If the TS was running the circuit at 100MHz, that could be a problem - but its being operated slowly by a potentiometer as the TS stated.

The 100MHz parasitic oscillation is a symptom - not the cause.

 

If the TS was running the circuit at 100MHz, that could be a problem - but its being operated slowly by a potentiometer as the TS stated.

The 100MHz parasitic oscillation is a symptom - not the cause.

Yes it's a symptom of parasitic feedback.
This causes the observed oscillation at the frequency where the phase-shift through the two inverters is 180 degrees total.

 

Yes it's a symptom of parasitic feedback.
This causes the observed oscillation at the frequency where the phase-shift through the two inverters is 180 degrees total.

Indeed - but if you sharpen the Schmitt thresholds; it'll snap out of it.

Mucking about with phase angles is a good way to run yourself ragged..................

If a bit of pfb didn't fix it; I'd try about 22 - 33R in series with the load, excessive load capacitance could be causing instability in the totem pole output. It would also help damp ringing if there's a long inductive trace.

 

Indeed - but if you sharpen the Schmitt thresholds; it'll snap out of it.

But that won't necessarily work with capacitive feedback around the two inverters, since that could just enforce the feedback path causing the oscillation.

 

My point was that depending on the propagation delay through two inverters, two inverters in series with some form of coupling from the output back to the input might be guaranteed *not* to oscillate at some high frequency.

Or, the DC bias (at a high equivalent impedance) could be centering the input to receive a local FM station. Back in the 70's when WOSU-TV moved their transmitter from the edge of campus to outside a suburb, an OSU physics ultra-low temperature lab was able to start doing some experiments during the day.

ak

 

But that won't necessarily work with capacitive feedback around the two inverters, since that could just enforce the feedback path causing the oscillation.
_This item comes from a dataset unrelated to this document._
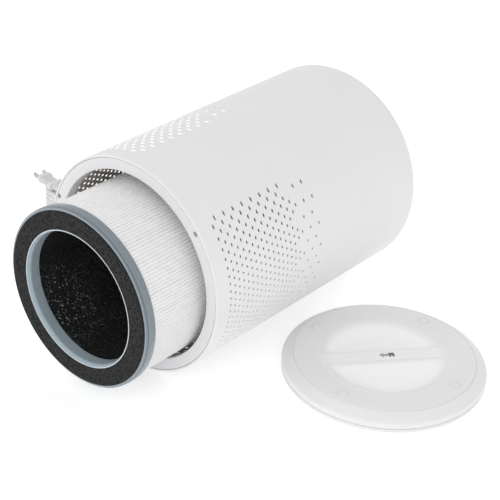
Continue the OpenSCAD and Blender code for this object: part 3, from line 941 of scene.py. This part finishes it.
def make_filter():
    """The cartridge: both caps and their foam, the folded paper, and the net with the charcoal behind it"""
    cap, foam_ring = cap_outline(), foam_outline()
    for name, outline, slot, node in (
        ("filter_cap", cap, "cap_blue", "front_cap"),
        ("filter_cap_inner", flipped(cap), "cap_blue", "rear_cap"),
        ("foam_seal", foam_ring, "foam_black", "front_gasket"),
        ("foam_seal_inner", flipped(foam_ring), "foam_black", "rear_gasket"),
    ):
        piece(name, lathe(outline, 288), FILTER, slot, "filter", [node])
    piece("pleats", make_pleats(), FILTER, "media_white", "filter", ["pleated_media"], sharp=60)
    piece("net", make_net(), FILTER, "mesh_black", "filter", ["core_mesh"])
    backing = [
        (CORE_R + 2.6, CAP_T), (PLEAT_IN - 0.1, CAP_T), (PLEAT_IN - 0.1, FILTER_LEN - CAP_T),
        (CORE_R + 2.6, FILTER_LEN - CAP_T),
    ]
    piece("charcoal", join(lathe(backing, 128), make_granules()), FILTER, "carbon_black", "filter",
          ["carbon_layer"], sharp=20)


make_filter()


# ---------- cover ----------

COVER_R = 114.8
COVER_H = 19.5
SKIN = 2.4
GRIP_R = 70.0
BAR_HALF = 10.5
FOOT_TURN, FOOT_PLACE_R = -44.5, 89


def half_moon(radius, strip, corner, arc_steps=56, corner_steps=8, flat_steps=28):
    """Half a circle beyond a strip, with its two corners rounded"""
    y = strip + corner
    x = math.sqrt((radius - corner) ** 2 - y * y)
    lean = math.degrees(math.atan2(y, x))
    points = arc(x, y, corner, -90, lean, corner_steps)
    points += arc(0, 0, radius, lean, 180 - lean, arc_steps)[1:-1]
    points += arc(-x, y, corner, 180 - lean, 270, corner_steps)
    points += [(-x + 2 * x * i / flat_steps, strip) for i in range(1, flat_steps)]
    return points


def make_bowl():
    """One finger bowl: a rolled lip, a long slope from the bar and a short one up to the rim"""
    # how far out of the grip's circle and of the bar, the corners' radius, and the height over the top
    levels = [
        (2.2, -1.6, 5, 0.0), (1.0, -0.9, 5, -0.08), (-0.2, -0.3, 5, -0.32), (-2.0, 0.1, 5.5, -0.9),
        (-4.6, 0.5, 6.5, -2.1), (-7.8, 1.2, 8, -3.6), (-11.4, 2.8, 9, -5.1), (-15, 6.4, 10, -6.5),
        (-18.5, 11.5, 10, -7.5), (-21.5, 14.5, 8.5, -8.2), (-23.5, 17, 7, -8.5),
    ]
    rings = []
    for out, bar, corner, drop in levels:
        outline = half_moon(GRIP_R + out, BAR_HALF + bar, corner)
        rings.append([(x, y, COVER_H + drop) for x, y in outline])
    count = len(rings[0])
    last = (len(rings) - 1) * count
    verts = [p for ring in rings for p in ring]
    verts.append((0, 37, COVER_H - 8.5))
    faces = bands(count, len(rings) - 1)
    faces += [(last + i, last + (i + 1) % count, len(verts) - 1) for i in range(count)]
    return np.array(verts), faces


def make_cover():
    """The cover's skin with a groove round its rim, and the two finger bowls sunk into it"""
    inner = COVER_R - SKIN
    outline = [
        (0, COVER_H - SKIN), (102, COVER_H - SKIN), (inner, 10), (inner, 0.4), (inner + 0.4, 0),
        (COVER_R - 0.5, 0), (COVER_R, 0.5), (COVER_R, 3.6), (COVER_R - 0.3, 3.95), (COVER_R - 1.4, 4.2),
        (COVER_R - 1.4, 4.7), (COVER_R - 0.3, 4.95), (COVER_R, 5.3), (COVER_R, 10.2),
        *arc(COVER_R - 2.6, 10.2, 2.6, 14, 56, 5),
        (104.8, 18.2), (103.2, 19.05), (102.9, 18.9), (102.6, 18.4), (102.2, 18.4), (101.8, 19.2),
        (101.4, COVER_H), (0, COVER_H),
    ]
    skin = raw_object("cover_skin", lathe(outline, 256), COVER)
    tidy_mesh(skin)
    hole = half_moon(GRIP_R + 2.2, BAR_HALF - 1.6, 5)
    tools = [prism(hole, 10, 25), moved(prism(hole, 10, 25), Matrix.Rotation(math.pi, 4, "Z"))]
    cut(skin, join(*tools), COVER)
    finish_piece(skin, "cover_white", "cover", ["cover_shell"], sharp=30)
    bowl = make_bowl()
    bowls = join(bowl, moved(bowl, Matrix.Rotation(math.pi, 4, "Z")))
    pan = raw_object("finger_bowls", bowls, COVER)
    tidy_mesh(pan)
    wall = pan.modifiers.new("wall", "SOLIDIFY")
    wall.thickness = 1.5 * MM
    wall.offset = -1
    settle(pan)
    finish_piece(pan, "cover_white", "cover", ["grip_pan"], sharp=50)
    pan.data.materials[0] = LOOKS["bowl_white"]


def make_feet():
    """Four round pads on the cover's face"""
    outline = [(0, 0), (6.5, 0), (6.5, 0.8), (6.2, 1.25), (5.6, 1.5), (0, 1.5)]
    feet = []
    for k in range(4):
        turn = Matrix.Rotation(math.radians(FOOT_TURN + 90 * k), 4, "Z")
        feet.append(moved(lathe(outline, 48), turn @ Matrix.Translation((FOOT_PLACE_R, 0, COVER_H))))
    piece("feet", join(*feet), COVER, "foot_grey", "cover", ["foot_pads"])


make_cover()
make_feet()


# ---------- floor and light ----------

def stage():
    """A white floor that gives off a little light, so shadows on it stay faint"""
    size = 12.0
    corners = [(-size, -size, 0), (size, -size, 0), (size, size, 0), (-size, size, 0)]
    mesh = bpy.data.meshes.new("floor")
    mesh.from_pydata(corners, [], [(0, 1, 2, 3)])
    floor = bpy.data.objects.new("floor", mesh)
    bpy.context.scene.collection.objects.link(floor)
    look = Look("floor", (0.92, 0.92, 0.92), 0.8, Emission_Color=(1, 1, 1, 1), Emission_Strength=0.32)
    look.tint(look.noise(900, 2), (0.91, 0.91, 0.91))
    look.bump(look.noise(30, 2), 0.02)
    mesh.materials.append(look.material)


def area_light(name, place, power, target=(0, 0, 0.1), size=1.6):
    """A square light aimed at a point, in metres and watts"""
    light = bpy.data.lights.new(name, "AREA")
    light.size = size
    light.energy = power
    thing = bpy.data.objects.new(name, light)
    bpy.context.scene.collection.objects.link(thing)
    thing.location = place
    thing.rotation_euler = (Vector(target) - Vector(place)).to_track_quat("-Z", "Y").to_euler()


def light_scene():
    """An even white surround with a key light at the right and a weaker fill at the left"""
    world = bpy.data.worlds.new("studio")
    bpy.context.scene.world = world
    world.use_nodes = True
    surround = world.node_tree.nodes["Background"]
    surround.inputs["Color"].default_value = (1, 1, 1, 1)
    surround.inputs["Strength"].default_value = 0.84
    area_light("key", KEY_PLACE, 11)
    area_light("fill", FILL_PLACE, 7)
    bpy.context.scene.view_settings.view_transform = "Standard"


stage()
light_scene()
If you mean parasitic capacitance - how the hell have thousands of people successfully used Schmitt trigger gates over the past 40 or so years?!!!.

 

If you mean parasitic capacitance - how the hell have thousands of people successfully used Schmitt trigger gates over the past 40 or so years?!!!.

Of course they work under most conditions, in hell or out.
I thought we were talking about this particular instance where the op was having an oscillation problem.

 

Thanks for the discussion! I'm a hobbyist, so there is no specific application, circuit, or agenda. (Not even homework

Ian's suggestion of some feedback eliminated the apparent "no-mand's land" issue and killed the oscillation. With a 2.2M meg feedback resistor (either negative feedback from the output of the first inverter, or positive feedback from the output of the second inverter), edges are crisp, oscillation disappears, and I cannot reproduce my original issue. Trigger levels are about 1.9v and 2.4v, and this looks consistent with the datasheet.

But what I did find (without that feedback resistor) is that the "problem region" I have only occurs on a falling input: when the input falls below 1.9v, the output jumps into the mid-range oscillation. The problem region is about 0.4v of input, so once input falls below 1.5v the output jumps unambiguously high. When my input voltage is climbing, the transition is always crisp.

It appears that this device separates the notion of hysteresis from the notion of latching the rising output. Without external feedback it tends to act like PapaBravo and AndrewMM suggested - a device with a (smallish) linear region between saturation and cut-off.